Notion for Knowledge Management: Second Brain Template (PARA inspired)

Red Gregory·
5 min read

Based on Red Gregory's video on YouTube. If you like this content, support the original creators by watching, liking and subscribing to their content.

TL;DR

Use Areas as actionable life domains, then nest Projects inside them so calendar filters and navigation stay consistent.

Briefing

A PARA-inspired “second brain” built inside Notion unifies note taking, web clipping, and task management into one system organized by Areas, Projects, Resources, and an Archive. The core payoff is that every note or link saved from the web can be routed to a specific Area or Project, while tasks and deadlines automatically surface in the right places—so planning, execution, and reference stay connected instead of living in separate tools.

The setup starts by treating “Areas” as the top-level buckets for ongoing life domains that are actionable (for example, Content Creation or Health and Fitness). Projects then sit inside Areas. From there, the system uses a project calendar with filters tied to the selected Area: when a user creates a project from the Content Creation Area, the project calendar view automatically shows it with the correct deadline and start date. Each project also supports priority tagging and recurring work.

Recurring tasks are handled through two database views: one for “today” and one for “all.” A recurring task can be scheduled for specific weekdays (like Tuesday and Thursday), and the “today” view populates based on the current day. This keeps daily execution lightweight—users can check off tasks without navigating into every project.

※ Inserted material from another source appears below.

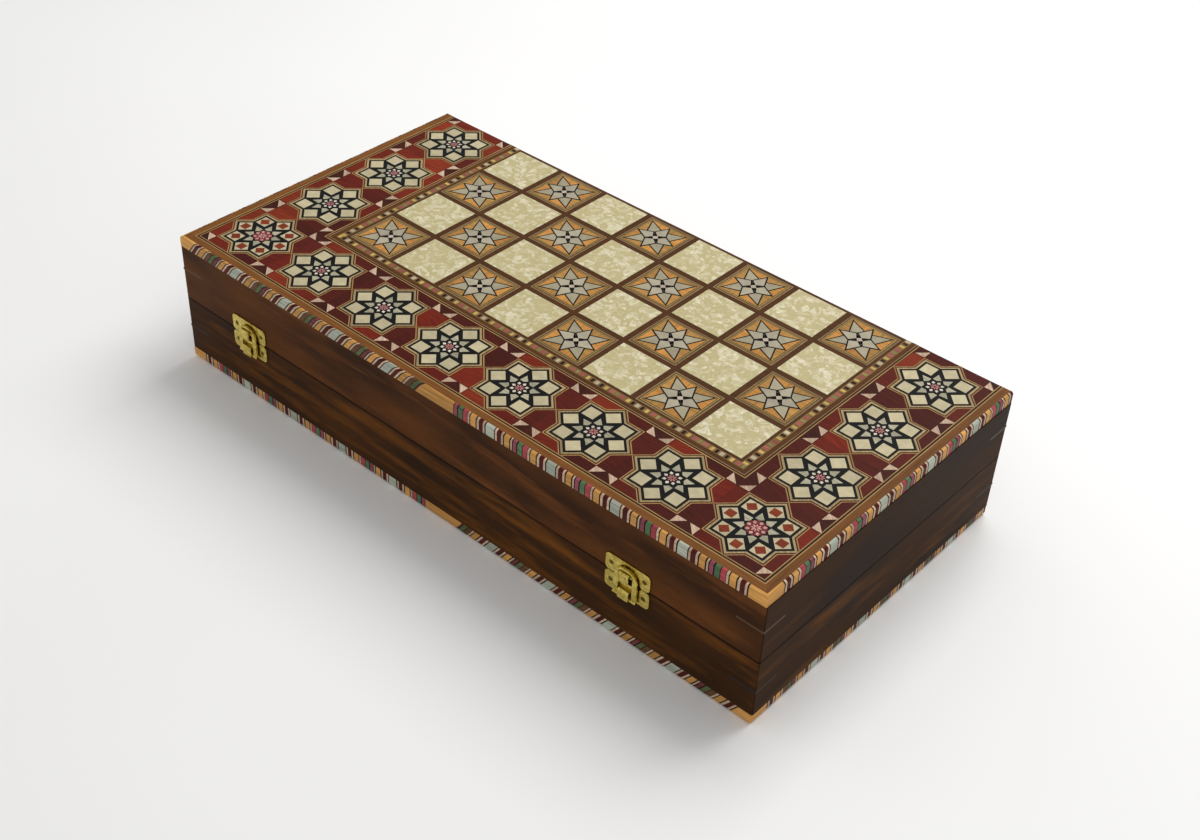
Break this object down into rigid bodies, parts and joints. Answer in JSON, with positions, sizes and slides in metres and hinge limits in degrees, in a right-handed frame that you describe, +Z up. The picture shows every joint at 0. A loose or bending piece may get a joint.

Projects can be created with or without a deadline. If a project is meant to be worked on but not scheduled yet, it can live in the Projects list without appearing on the calendar until it’s ready. Active work is tracked through an “active tasks” area that aggregates tasks from all projects that are still unfinished. When tasks are marked “done,” they move into a separate “done” view, and project progress updates—complete with a progress bar—so status is visible at a glance.

Reference material is integrated through a Resources layer fed by a browser extension (“Save to Notion”). The extension supports saving either a link-only “resources link” entry or the full page content (“resources full”). Users can attach saved resources to a specific Area (so it can support multiple projects) or to a particular Project (so it stays tightly scoped). Resources also include read statuses (such as note, reference, and other states), and highlights can be captured directly from the saved page into bullet points.

To reduce clutter, completed items don’t vanish immediately; they can be archived. Archived content is accessible via an Archive section that links together archived projects, archived resources, and archived areas. A separate “Action” area provides system-wide next actions by filtering tasks across all Areas, while “Home” aggregates recurring tasks for today, a quick-add note workflow, and a “latest 10 resources” view.

Finally, a master calendar spans multiple Areas at once, letting users add new projects directly from the calendar and assign them to an Area without extra navigation. The result is a single workflow where web research, highlighted notes, and task execution all stay linked to the same PARA structure—making it easier to move from inspiration to action and back to reference.

Cornell Notes

The system builds a PARA-inspired “second brain” in Notion that connects Areas, Projects, Resources, and an Archive. Areas hold ongoing domains (like Content Creation), while Projects live inside Areas and can be scheduled on a project calendar or kept unscheduled until ready. Tasks are managed through recurring-task views (“today” and “all”) and project-level task breakdowns, with an “active tasks” aggregator and a “done” view that updates project progress. Resources are imported via a Notion web clipper/extension that saves either links or full page content, supports read statuses, and lets users add highlights that become bullet points. Archiving consolidates finished projects, resources, and areas so older work can be resurfaced without clutter.

How does the template keep Projects tied to the correct Area without manual re-filtering?

When a user creates a project from an Area template (e.g., Content Creation), the system automatically connects that Area to the project calendar through a filter such as “area contains content creation.” That means the calendar view for projects updates based on the Area selection, and deadlines/priorities entered for the project appear in the right filtered calendar without extra setup.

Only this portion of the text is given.